Repeat the whole listing exactly.

== DATASET EXTRACT ==
• • • • •

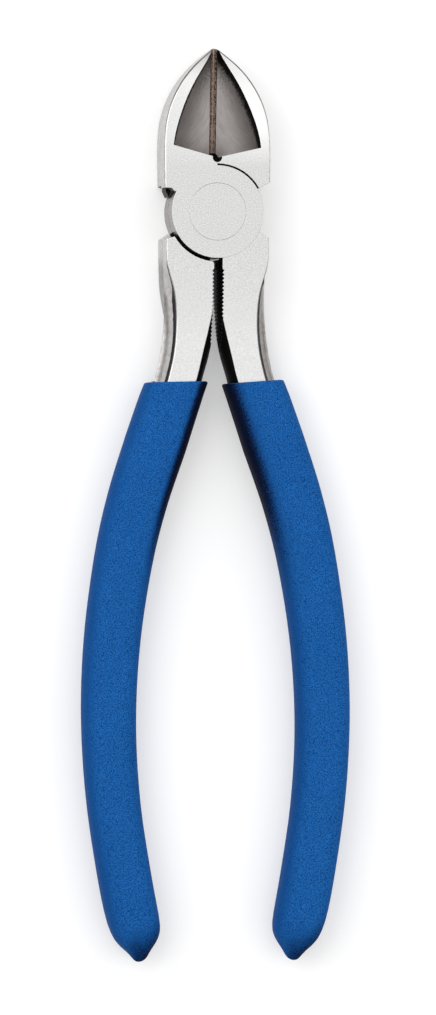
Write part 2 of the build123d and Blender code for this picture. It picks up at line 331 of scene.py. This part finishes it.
# The necks: where they begin, the stretch of Y over which their top sinks, and its height after that
NECK_Y = -9.2
NECK_TAPER = (-9.0, -25.0)
NECK_LOW_TOP = 9.4
# Half width and top of the painted shade on the ground between the necks
CROTCH_HALF = 2.5
CROTCH_TOP = 9.0
# Painted shade on the upper part of the scoops: the stretch of Y over which it sets in, the one over which
# it gets deeper, its depth at the ends of that, and what the right side adds to it
SCOOP_START = (-9.7, -11.0)
SCOOP_DEEPENS = (-12.0, -20.0)
SCOOP_DEPTH = (1.8, 3.4)
SCOOP_RIGHT_EXTRA = 3.0
# Up to this part of the normal along Z a scoop's wall counts as steep, on the left and on the right
SCOOP_STEEP = (0.39, 0.54)
# Stretch of Y over which painted shade darkens the rear layer's outer sides
UNDER_START = (-8.0, -11.0)
# Painted shade on the left jaw's end and the lip under it: from and to, along Y and across
JAW_END_Y = (2.5, 6.0)
JAW_END_ACROSS = 8.0
JAW_LIP_Y = (2.9, 5.4)
JAW_LIP_ACROSS = (8.95, 9.76)
JAW_LIP_TOP = 5.6
# Stretches of Y over which a look sets in
ROUNDING_Y = (14.0, 24.0)
JAW_SHEEN_Y = (9.0, 16.0)
NECK_SHEEN_Y = (-7.0, -18.0)
NECK_BROWN_Y = (-10.0, -13.0)
TIP_DARK_Y = (18.0, 32.0)
# The turned wall of the boss is brown above this Y
BOSS_WALL_Y = -6.0

# Parts of a normal: a flat face, a wall, and a side that faces well away from the middle
FLAT = 0.9
WALL = 0.5
OUTER = 0.3

ROUNDED_EDGE = 0.12
BEVEL_SAMPLES = 6


class SteelPlace:
    """Where a point of the steel lies, in millimetres, and which way it faces."""

    def __init__(self, n):
        self.x, self.y, self.z = n.millimetres()
        nx, self.ny, self.nz = n.parts(n.normal)
        self.across = n.math("ABSOLUTE", self.x)
        self.radius = n.hypotenuse(self.x, self.y)
        self.level = n.math("ABSOLUTE", self.nz)
        self.faces_out = n.math("MULTIPLY", n.math("SIGN", self.x), nx)
        dot = n.math("ADD", n.math("MULTIPLY", self.x, nx), n.math("MULTIPLY", self.y, self.ny))
        self.radial = n.math("DIVIDE", dot, self.radius)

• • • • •

== PROBLEM SOLUTION ==
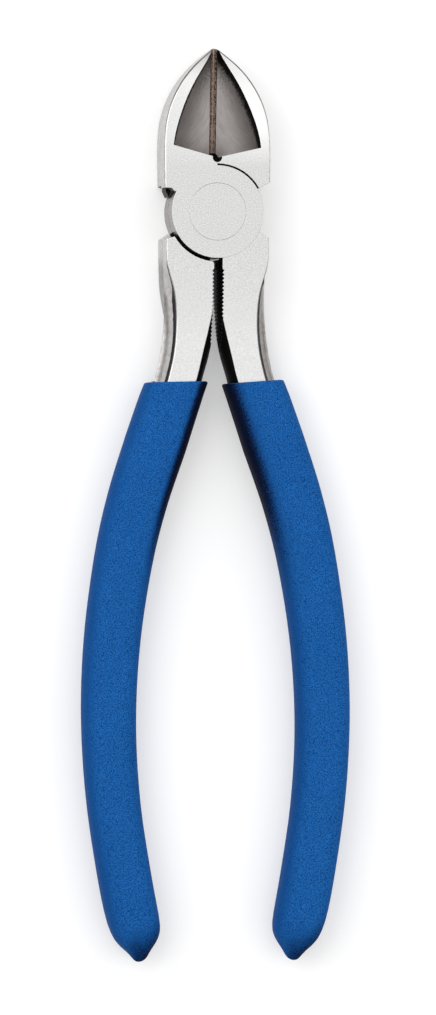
Write part 2 of the build123d and Blender code for this picture. It picks up at line 331 of scene.py. This part finishes it.
# The necks: where they begin, the stretch of Y over which their top sinks, and its height after that
NECK_Y = -9.2
NECK_TAPER = (-9.0, -25.0)
NECK_LOW_TOP = 9.4
# Half width and top of the painted shade on the ground between the necks
CROTCH_HALF = 2.5
CROTCH_TOP = 9.0
# Painted shade on the upper part of the scoops: the stretch of Y over which it sets in, the one over which
# it gets deeper, its depth at the ends of that, and what the right side adds to it
SCOOP_START = (-9.7, -11.0)
SCOOP_DEEPENS = (-12.0, -20.0)
SCOOP_DEPTH = (1.8, 3.4)
SCOOP_RIGHT_EXTRA = 3.0
# Up to this part of the normal along Z a scoop's wall counts as steep, on the left and on the right
SCOOP_STEEP = (0.39, 0.54)
# Stretch of Y over which painted shade darkens the rear layer's outer sides
UNDER_START = (-8.0, -11.0)
# Painted shade on the left jaw's end and the lip under it: from and to, along Y and across
JAW_END_Y = (2.5, 6.0)
JAW_END_ACROSS = 8.0
JAW_LIP_Y = (2.9, 5.4)
JAW_LIP_ACROSS = (8.95, 9.76)
JAW_LIP_TOP = 5.6
# Stretches of Y over which a look sets in
ROUNDING_Y = (14.0, 24.0)
JAW_SHEEN_Y = (9.0, 16.0)
NECK_SHEEN_Y = (-7.0, -18.0)
NECK_BROWN_Y = (-10.0, -13.0)
TIP_DARK_Y = (18.0, 32.0)
# The turned wall of the boss is brown above this Y
BOSS_WALL_Y = -6.0

# Parts of a normal: a flat face, a wall, and a side that faces well away from the middle
FLAT = 0.9
WALL = 0.5
OUTER = 0.3

ROUNDED_EDGE = 0.12
BEVEL_SAMPLES = 6


class SteelPlace:
    """Where a point of the steel lies, in millimetres, and which way it faces."""

    def __init__(self, n):
        self.x, self.y, self.z = n.millimetres()
        nx, self.ny, self.nz = n.parts(n.normal)
        self.across = n.math("ABSOLUTE", self.x)
        self.radius = n.hypotenuse(self.x, self.y)
        self.level = n.math("ABSOLUTE", self.nz)
        self.faces_out = n.math("MULTIPLY", n.math("SIGN", self.x), nx)
        dot = n.math("ADD", n.math("MULTIPLY", self.x, nx), n.math("MULTIPLY", self.y, self.ny))
        self.radial = n.math("DIVIDE", dot, self.radius)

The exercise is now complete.